▶ **Items from a dataset**:
★ ★ ★ ★
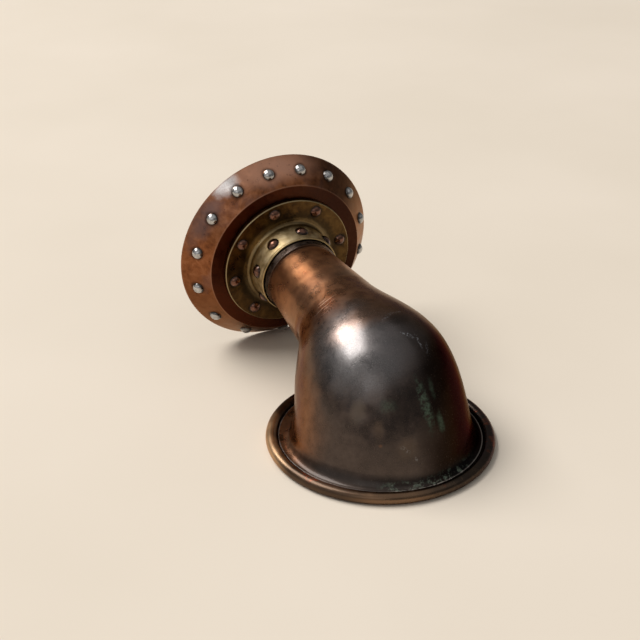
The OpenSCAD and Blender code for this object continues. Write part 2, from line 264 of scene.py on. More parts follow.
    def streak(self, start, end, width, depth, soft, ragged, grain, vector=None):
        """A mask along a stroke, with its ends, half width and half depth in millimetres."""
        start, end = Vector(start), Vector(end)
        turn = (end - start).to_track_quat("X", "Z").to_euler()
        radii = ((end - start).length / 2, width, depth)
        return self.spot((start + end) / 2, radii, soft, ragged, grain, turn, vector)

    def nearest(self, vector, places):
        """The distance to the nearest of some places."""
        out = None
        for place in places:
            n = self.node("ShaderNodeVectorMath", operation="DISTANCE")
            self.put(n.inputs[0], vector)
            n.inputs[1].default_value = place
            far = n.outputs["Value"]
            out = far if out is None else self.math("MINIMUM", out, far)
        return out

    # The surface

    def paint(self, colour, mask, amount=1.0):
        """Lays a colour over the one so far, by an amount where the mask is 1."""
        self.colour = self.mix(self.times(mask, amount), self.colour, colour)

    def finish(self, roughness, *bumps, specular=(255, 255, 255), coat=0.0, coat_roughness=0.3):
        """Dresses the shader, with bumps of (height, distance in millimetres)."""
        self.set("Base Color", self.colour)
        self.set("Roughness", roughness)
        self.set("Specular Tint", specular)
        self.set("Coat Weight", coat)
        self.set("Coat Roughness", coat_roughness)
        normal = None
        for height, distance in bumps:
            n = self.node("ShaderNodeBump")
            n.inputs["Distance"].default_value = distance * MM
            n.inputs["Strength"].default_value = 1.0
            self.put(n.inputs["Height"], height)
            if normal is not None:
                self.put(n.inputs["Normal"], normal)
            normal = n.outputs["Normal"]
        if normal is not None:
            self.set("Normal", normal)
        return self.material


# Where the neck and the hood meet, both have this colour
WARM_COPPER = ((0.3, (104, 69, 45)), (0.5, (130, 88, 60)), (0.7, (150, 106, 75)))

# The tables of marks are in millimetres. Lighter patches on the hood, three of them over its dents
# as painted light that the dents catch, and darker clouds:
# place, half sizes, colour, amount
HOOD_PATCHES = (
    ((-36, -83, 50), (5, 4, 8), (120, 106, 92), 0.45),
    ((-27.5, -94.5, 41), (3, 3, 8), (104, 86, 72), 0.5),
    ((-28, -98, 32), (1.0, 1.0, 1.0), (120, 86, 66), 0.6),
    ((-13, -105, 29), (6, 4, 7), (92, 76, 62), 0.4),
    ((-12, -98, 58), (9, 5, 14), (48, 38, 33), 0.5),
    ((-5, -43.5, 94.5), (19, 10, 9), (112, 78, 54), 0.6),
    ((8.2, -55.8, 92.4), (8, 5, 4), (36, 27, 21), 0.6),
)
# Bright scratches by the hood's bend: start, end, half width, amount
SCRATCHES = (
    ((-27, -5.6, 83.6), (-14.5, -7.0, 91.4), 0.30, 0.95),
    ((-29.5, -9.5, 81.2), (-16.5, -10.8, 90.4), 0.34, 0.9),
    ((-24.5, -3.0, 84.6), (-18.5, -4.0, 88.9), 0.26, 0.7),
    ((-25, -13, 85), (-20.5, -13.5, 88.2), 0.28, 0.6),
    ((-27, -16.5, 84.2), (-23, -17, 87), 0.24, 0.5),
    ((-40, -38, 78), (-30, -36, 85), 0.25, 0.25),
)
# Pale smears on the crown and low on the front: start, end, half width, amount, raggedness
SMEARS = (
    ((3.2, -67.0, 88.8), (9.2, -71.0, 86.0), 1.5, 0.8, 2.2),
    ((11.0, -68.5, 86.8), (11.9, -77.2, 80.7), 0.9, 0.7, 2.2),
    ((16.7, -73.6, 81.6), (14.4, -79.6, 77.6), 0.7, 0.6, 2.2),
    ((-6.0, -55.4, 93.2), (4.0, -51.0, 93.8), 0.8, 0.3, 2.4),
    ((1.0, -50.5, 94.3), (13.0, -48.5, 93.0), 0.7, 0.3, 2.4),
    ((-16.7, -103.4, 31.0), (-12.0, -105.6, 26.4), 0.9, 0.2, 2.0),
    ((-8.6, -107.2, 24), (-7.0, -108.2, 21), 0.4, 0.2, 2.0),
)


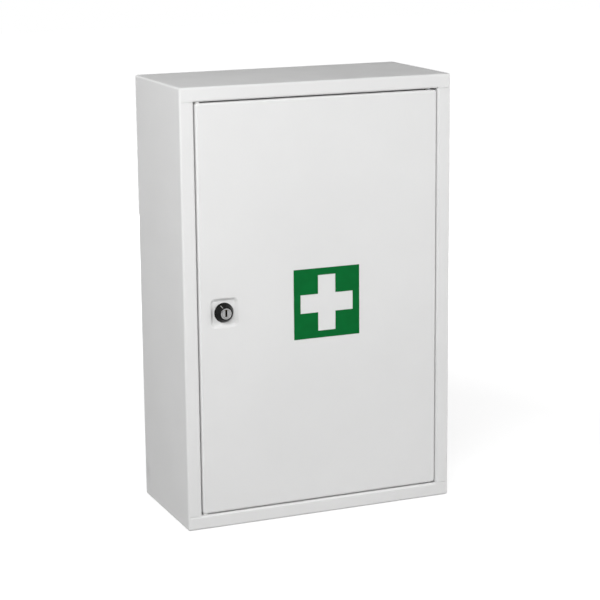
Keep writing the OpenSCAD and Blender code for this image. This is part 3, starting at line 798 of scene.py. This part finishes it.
★ ★ ★ ★
▶ **Stated exercise**:
Each line must be given again exactly as written above.

▶ **Written solution**:
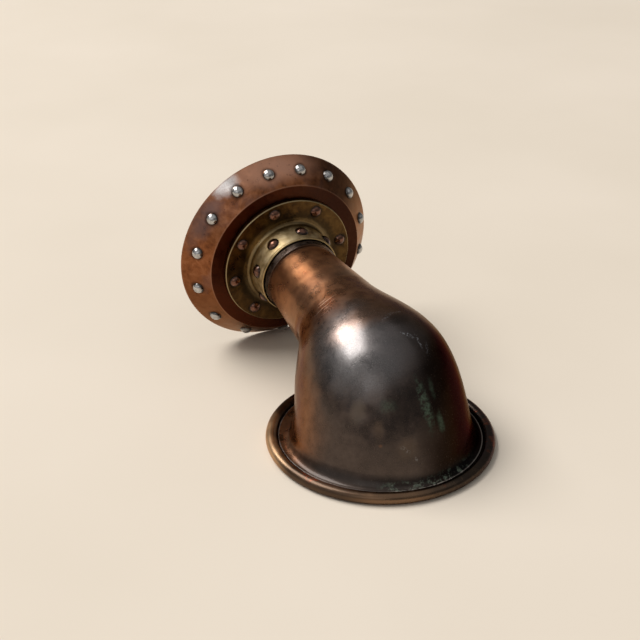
The OpenSCAD and Blender code for this object continues. Write part 2, from line 264 of scene.py on. More parts follow.
    def streak(self, start, end, width, depth, soft, ragged, grain, vector=None):
        """A mask along a stroke, with its ends, half width and half depth in millimetres."""
        start, end = Vector(start), Vector(end)
        turn = (end - start).to_track_quat("X", "Z").to_euler()
        radii = ((end - start).length / 2, width, depth)
        return self.spot((start + end) / 2, radii, soft, ragged, grain, turn, vector)

    def nearest(self, vector, places):
        """The distance to the nearest of some places."""
        out = None
        for place in places:
            n = self.node("ShaderNodeVectorMath", operation="DISTANCE")
            self.put(n.inputs[0], vector)
            n.inputs[1].default_value = place
            far = n.outputs["Value"]
            out = far if out is None else self.math("MINIMUM", out, far)
        return out

    # The surface

    def paint(self, colour, mask, amount=1.0):
        """Lays a colour over the one so far, by an amount where the mask is 1."""
        self.colour = self.mix(self.times(mask, amount), self.colour, colour)

    def finish(self, roughness, *bumps, specular=(255, 255, 255), coat=0.0, coat_roughness=0.3):
        """Dresses the shader, with bumps of (height, distance in millimetres)."""
        self.set("Base Color", self.colour)
        self.set("Roughness", roughness)
        self.set("Specular Tint", specular)
        self.set("Coat Weight", coat)
        self.set("Coat Roughness", coat_roughness)
        normal = None
        for height, distance in bumps:
            n = self.node("ShaderNodeBump")
            n.inputs["Distance"].default_value = distance * MM
            n.inputs["Strength"].default_value = 1.0
            self.put(n.inputs["Height"], height)
            if normal is not None:
                self.put(n.inputs["Normal"], normal)
            normal = n.outputs["Normal"]
        if normal is not None:
            self.set("Normal", normal)
        return self.material


# Where the neck and the hood meet, both have this colour
WARM_COPPER = ((0.3, (104, 69, 45)), (0.5, (130, 88, 60)), (0.7, (150, 106, 75)))

# The tables of marks are in millimetres. Lighter patches on the hood, three of them over its dents
# as painted light that the dents catch, and darker clouds:
# place, half sizes, colour, amount
HOOD_PATCHES = (
    ((-36, -83, 50), (5, 4, 8), (120, 106, 92), 0.45),
    ((-27.5, -94.5, 41), (3, 3, 8), (104, 86, 72), 0.5),
    ((-28, -98, 32), (1.0, 1.0, 1.0), (120, 86, 66), 0.6),
    ((-13, -105, 29), (6, 4, 7), (92, 76, 62), 0.4),
    ((-12, -98, 58), (9, 5, 14), (48, 38, 33), 0.5),
    ((-5, -43.5, 94.5), (19, 10, 9), (112, 78, 54), 0.6),
    ((8.2, -55.8, 92.4), (8, 5, 4), (36, 27, 21), 0.6),
)
# Bright scratches by the hood's bend: start, end, half width, amount
SCRATCHES = (
    ((-27, -5.6, 83.6), (-14.5, -7.0, 91.4), 0.30, 0.95),
    ((-29.5, -9.5, 81.2), (-16.5, -10.8, 90.4), 0.34, 0.9),
    ((-24.5, -3.0, 84.6), (-18.5, -4.0, 88.9), 0.26, 0.7),
    ((-25, -13, 85), (-20.5, -13.5, 88.2), 0.28, 0.6),
    ((-27, -16.5, 84.2), (-23, -17, 87), 0.24, 0.5),
    ((-40, -38, 78), (-30, -36, 85), 0.25, 0.25),
)
# Pale smears on the crown and low on the front: start, end, half width, amount, raggedness
SMEARS = (
    ((3.2, -67.0, 88.8), (9.2, -71.0, 86.0), 1.5, 0.8, 2.2),
    ((11.0, -68.5, 86.8), (11.9, -77.2, 80.7), 0.9, 0.7, 2.2),
    ((16.7, -73.6, 81.6), (14.4, -79.6, 77.6), 0.7, 0.6, 2.2),
    ((-6.0, -55.4, 93.2), (4.0, -51.0, 93.8), 0.8, 0.3, 2.4),
    ((1.0, -50.5, 94.3), (13.0, -48.5, 93.0), 0.7, 0.3, 2.4),
    ((-16.7, -103.4, 31.0), (-12.0, -105.6, 26.4), 0.9, 0.2, 2.0),
    ((-8.6, -107.2, 24), (-7.0, -108.2, 21), 0.4, 0.2, 2.0),
)


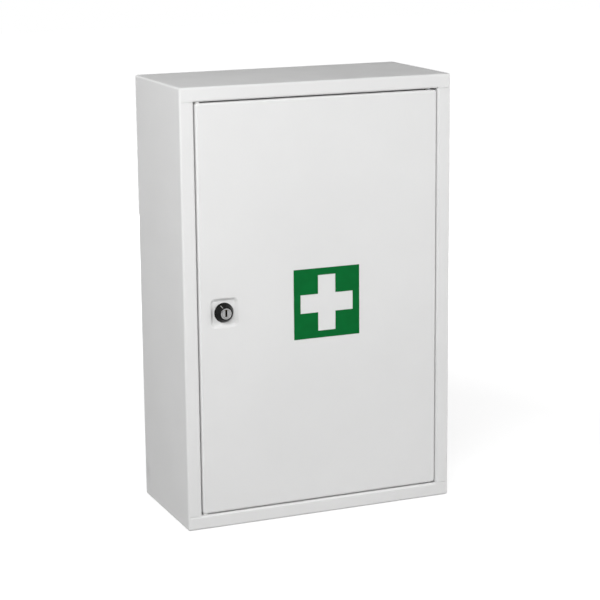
Keep writing the OpenSCAD and Blender code for this image. This is part 3, starting at line 798 of scene.py. This part finishes it.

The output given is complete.